You should be able to have the holes sutured by your local tailor/seamstress with minimal scarring (who looks closely at your elbows anyway?). If someone does ask, just have a cool story ready.

Sometimes the tear needs a little additional fabric to be fixed properly. A crafty client of mine once had his tailor shorten his blown-out shirts by a 1/2″ or so (he tucks them in anyway) and use the cut-off fabric to patch the holes. I think he also removed the pocket on a shirt and used that fabric for a small patch.



Hope this helps fellas!

Yours in style,

Dan Trepanier


Photography by Alex Crawford

  • frabn

    I’ve already lost 5 shirts this year to elbow blow out…frustrating as hell.

  • Antony Levine

    Just learned something new about rolling up my sleeves. Very cool.

  • Kristoffer

    Typically blown out elbows are due to shirts sleeves that are too short.

  • Shotcaller

    The invert & tuck is how we used to roll our BDU sleeves up when I was in the military. Looks neater, I like it more than the first one.

    • Dan Trepanier

      That’s cool, I did not know that.

  • Adam E

    Let’s be honest, all of those excuses for elbow blowouts are BS (95% of the time). I have sharp elbows, but have never blown out a single button up.. (I’ve frayed a few sweaters in the elbows, but my button ups fail elsewhere before the elbows…). The real reason that guys rip the elbows of their shirts is falling on their face/arse… Either for reasons such as alcohol, or as I witnessed on my Canadian commute this morning, slipping on snow/ice/slush and eating it.

    Either way, good tips on fixing, and good tips on the roll. I am always shocked at how many people don’t know the invert and tuck technique. I use it almost exclusively, and always get asked how do you do it… Personally if it were a dress shirt I would trash and replace, if it were something softer an a bit more casual, I’d likely patch it. In terms of emergency fixes, at all times in my office, I have a spare shirt (spills, stains, etc.), and a sewing kit (I also supplement the kit with some double sided tape and safety pins).

    • AVienot

      Have to disagree with you, although I’m sure that is the case for many people. For my favorite dress shirts for work (one’s I wear 1,2 times per month) the elbows failing is the only reason I’ve had to retire 4 of them. I’m 6’5″ with some pointy ‘bows but and felt a need to take the counterpoint on this one.

  • adrian

    great post! I encounter this problem all the time. thank you

  • BougieHippie

    The funny thing about this post is I literally was teaching some of the guys at work the different ways to roll up a shirt or oversized jacket/coat.

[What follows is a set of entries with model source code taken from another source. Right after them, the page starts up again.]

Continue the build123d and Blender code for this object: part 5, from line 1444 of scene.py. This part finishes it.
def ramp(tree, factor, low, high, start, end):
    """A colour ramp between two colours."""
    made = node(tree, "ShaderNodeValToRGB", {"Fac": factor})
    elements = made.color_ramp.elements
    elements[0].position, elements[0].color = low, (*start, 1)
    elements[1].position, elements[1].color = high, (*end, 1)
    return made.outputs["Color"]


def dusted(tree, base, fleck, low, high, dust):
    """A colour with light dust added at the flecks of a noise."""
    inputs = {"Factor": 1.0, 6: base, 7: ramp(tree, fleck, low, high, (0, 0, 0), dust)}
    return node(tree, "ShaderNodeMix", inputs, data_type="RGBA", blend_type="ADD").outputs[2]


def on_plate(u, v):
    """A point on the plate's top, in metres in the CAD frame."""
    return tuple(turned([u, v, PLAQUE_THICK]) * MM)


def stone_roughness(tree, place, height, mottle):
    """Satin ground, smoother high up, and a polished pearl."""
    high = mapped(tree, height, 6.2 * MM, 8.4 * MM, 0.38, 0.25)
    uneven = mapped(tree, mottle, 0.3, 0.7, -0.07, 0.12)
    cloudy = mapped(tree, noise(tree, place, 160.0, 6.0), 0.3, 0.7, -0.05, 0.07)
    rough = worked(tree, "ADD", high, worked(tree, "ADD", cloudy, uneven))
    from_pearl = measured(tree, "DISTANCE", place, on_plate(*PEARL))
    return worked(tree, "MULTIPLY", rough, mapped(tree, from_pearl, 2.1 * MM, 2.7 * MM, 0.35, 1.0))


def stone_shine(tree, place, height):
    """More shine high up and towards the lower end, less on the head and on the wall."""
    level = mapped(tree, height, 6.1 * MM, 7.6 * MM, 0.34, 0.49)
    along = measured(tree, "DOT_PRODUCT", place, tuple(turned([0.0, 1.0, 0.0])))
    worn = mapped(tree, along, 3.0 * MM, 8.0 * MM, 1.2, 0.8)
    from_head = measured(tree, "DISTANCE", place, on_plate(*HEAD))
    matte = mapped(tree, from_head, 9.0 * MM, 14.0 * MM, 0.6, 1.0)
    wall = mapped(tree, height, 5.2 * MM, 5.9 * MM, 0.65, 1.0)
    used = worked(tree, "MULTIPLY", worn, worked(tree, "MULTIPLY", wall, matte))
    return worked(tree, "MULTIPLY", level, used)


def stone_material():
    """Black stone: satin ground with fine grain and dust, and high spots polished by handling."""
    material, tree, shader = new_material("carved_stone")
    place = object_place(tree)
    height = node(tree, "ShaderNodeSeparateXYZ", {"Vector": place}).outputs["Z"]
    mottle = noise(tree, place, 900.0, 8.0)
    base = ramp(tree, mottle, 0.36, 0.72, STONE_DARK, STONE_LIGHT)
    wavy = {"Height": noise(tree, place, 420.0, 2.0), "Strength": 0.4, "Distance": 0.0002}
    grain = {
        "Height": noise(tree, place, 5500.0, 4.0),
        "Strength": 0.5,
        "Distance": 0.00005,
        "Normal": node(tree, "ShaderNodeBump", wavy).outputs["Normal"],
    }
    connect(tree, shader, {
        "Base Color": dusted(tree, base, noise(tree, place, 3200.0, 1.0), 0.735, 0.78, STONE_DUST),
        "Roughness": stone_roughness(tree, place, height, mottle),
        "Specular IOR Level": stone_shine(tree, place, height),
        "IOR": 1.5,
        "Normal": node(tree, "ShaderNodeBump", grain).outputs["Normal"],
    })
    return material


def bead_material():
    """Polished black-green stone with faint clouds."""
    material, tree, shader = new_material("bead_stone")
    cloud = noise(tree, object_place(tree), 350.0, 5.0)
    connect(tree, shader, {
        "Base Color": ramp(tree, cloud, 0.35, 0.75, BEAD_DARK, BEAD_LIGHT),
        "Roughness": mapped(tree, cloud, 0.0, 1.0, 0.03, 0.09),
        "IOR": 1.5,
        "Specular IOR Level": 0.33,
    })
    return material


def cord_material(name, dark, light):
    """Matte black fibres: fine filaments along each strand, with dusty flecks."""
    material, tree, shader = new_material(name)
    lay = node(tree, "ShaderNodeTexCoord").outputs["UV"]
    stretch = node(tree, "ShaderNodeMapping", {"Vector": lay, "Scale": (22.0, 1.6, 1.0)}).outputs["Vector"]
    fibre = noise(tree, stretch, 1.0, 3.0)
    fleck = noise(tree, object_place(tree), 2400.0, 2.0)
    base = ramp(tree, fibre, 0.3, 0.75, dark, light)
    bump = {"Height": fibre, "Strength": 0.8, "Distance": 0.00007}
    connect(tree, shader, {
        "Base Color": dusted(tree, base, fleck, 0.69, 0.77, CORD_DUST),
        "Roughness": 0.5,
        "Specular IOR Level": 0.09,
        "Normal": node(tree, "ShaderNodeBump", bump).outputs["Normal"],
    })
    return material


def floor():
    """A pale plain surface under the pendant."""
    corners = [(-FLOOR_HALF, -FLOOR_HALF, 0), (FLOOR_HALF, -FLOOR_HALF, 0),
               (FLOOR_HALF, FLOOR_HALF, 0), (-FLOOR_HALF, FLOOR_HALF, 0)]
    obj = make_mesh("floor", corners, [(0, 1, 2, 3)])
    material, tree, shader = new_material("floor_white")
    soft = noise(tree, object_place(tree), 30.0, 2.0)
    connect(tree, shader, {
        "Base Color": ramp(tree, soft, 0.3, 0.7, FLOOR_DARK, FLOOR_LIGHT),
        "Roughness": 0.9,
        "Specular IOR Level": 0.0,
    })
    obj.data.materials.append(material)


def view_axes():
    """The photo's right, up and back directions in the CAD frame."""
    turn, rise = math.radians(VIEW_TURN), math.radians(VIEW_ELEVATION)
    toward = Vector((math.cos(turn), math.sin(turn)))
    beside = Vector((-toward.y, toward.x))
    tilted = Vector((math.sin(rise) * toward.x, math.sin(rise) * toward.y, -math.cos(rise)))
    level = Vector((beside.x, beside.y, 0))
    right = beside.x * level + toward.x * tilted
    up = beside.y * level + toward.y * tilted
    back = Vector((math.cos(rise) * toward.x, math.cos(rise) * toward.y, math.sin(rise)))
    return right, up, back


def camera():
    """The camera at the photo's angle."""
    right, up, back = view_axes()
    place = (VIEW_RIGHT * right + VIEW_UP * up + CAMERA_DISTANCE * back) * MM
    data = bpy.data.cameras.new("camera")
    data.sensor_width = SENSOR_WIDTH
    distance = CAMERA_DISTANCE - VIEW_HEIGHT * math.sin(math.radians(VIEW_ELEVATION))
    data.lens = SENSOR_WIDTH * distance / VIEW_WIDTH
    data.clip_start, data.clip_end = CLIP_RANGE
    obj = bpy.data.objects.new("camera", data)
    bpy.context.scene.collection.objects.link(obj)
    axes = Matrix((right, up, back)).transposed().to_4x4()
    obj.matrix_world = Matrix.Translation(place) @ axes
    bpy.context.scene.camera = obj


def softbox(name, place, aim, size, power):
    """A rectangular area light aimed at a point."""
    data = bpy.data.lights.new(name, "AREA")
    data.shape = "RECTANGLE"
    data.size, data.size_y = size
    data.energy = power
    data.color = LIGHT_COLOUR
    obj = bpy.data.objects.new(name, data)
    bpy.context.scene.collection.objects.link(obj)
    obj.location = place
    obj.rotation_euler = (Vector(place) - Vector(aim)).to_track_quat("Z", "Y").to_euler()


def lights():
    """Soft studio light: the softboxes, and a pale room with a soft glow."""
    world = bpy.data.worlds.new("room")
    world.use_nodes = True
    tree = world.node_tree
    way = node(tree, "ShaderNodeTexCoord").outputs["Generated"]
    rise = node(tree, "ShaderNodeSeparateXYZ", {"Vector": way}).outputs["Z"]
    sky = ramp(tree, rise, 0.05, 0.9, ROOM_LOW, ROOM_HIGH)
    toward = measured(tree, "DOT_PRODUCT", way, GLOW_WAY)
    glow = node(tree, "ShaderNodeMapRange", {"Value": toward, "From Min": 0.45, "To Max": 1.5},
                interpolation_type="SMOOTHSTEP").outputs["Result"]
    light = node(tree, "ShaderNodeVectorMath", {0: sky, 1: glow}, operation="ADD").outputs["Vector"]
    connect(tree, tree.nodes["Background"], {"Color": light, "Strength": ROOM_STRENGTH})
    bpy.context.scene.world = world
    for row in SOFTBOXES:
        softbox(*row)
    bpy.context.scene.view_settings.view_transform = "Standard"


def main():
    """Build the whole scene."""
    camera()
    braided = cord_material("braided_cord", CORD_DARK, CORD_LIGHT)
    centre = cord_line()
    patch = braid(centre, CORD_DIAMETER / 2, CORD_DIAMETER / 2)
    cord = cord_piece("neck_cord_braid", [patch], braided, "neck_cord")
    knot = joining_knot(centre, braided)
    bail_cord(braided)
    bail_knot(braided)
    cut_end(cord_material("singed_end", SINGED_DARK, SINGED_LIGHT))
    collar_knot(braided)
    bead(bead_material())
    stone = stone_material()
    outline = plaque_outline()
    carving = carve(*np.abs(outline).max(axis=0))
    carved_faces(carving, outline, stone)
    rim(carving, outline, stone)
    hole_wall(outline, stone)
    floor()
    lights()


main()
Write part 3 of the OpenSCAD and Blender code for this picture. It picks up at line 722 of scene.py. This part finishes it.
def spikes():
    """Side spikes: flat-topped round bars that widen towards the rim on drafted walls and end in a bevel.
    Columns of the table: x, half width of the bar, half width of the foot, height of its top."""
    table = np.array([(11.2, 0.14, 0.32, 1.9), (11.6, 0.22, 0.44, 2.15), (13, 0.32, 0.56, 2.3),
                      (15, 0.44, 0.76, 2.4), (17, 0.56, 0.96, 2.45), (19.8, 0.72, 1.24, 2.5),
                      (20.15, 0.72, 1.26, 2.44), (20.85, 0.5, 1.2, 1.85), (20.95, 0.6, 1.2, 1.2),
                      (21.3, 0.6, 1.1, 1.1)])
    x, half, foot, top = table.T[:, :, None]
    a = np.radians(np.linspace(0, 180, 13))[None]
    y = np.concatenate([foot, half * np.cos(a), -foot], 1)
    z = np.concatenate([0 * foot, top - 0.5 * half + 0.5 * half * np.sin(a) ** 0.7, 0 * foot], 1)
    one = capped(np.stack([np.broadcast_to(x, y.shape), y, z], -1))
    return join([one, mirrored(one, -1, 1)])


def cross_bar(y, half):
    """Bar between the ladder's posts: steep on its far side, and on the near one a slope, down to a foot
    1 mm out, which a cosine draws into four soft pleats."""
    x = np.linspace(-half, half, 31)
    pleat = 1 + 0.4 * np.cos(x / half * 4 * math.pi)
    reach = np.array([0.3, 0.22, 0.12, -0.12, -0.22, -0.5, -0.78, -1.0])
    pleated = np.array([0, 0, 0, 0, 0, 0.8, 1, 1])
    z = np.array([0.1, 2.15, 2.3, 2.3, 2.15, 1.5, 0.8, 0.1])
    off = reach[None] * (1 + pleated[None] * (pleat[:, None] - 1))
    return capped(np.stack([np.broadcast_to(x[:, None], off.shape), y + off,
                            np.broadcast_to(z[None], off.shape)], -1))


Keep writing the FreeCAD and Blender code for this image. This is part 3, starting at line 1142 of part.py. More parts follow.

    Also, if you’re having hole problems 1. stop whatever it is you’re overdressing for to need and button down on while using your elbows.

    2. If it’s a shirt worth keep elbow patch are very much in vogue now. Just ask your mom to sew them on or but the iron-on version.

    3. Throw them away. Men’s dress shirts are always on sale. This isn’t the great depression you no longer have to wear things till they disintegrate.

  • Stephen C.

    I submitted this question a while ago – so happy to have a real solution!

  • SL

    I don’t think I’ve ever had this happen to me (luckily), but then again I almost always roll up my sleeves.

    Good post though, I like the use of the pictures, very helpful

  • TJ

    Love these posts, Dan… Thanks for sharing!

  • Tom

    A quick fix…buy some fuseable interface and fuse it over the aligned edges inside the sleeve with a hot iron. It will at least get you through a meeting or two.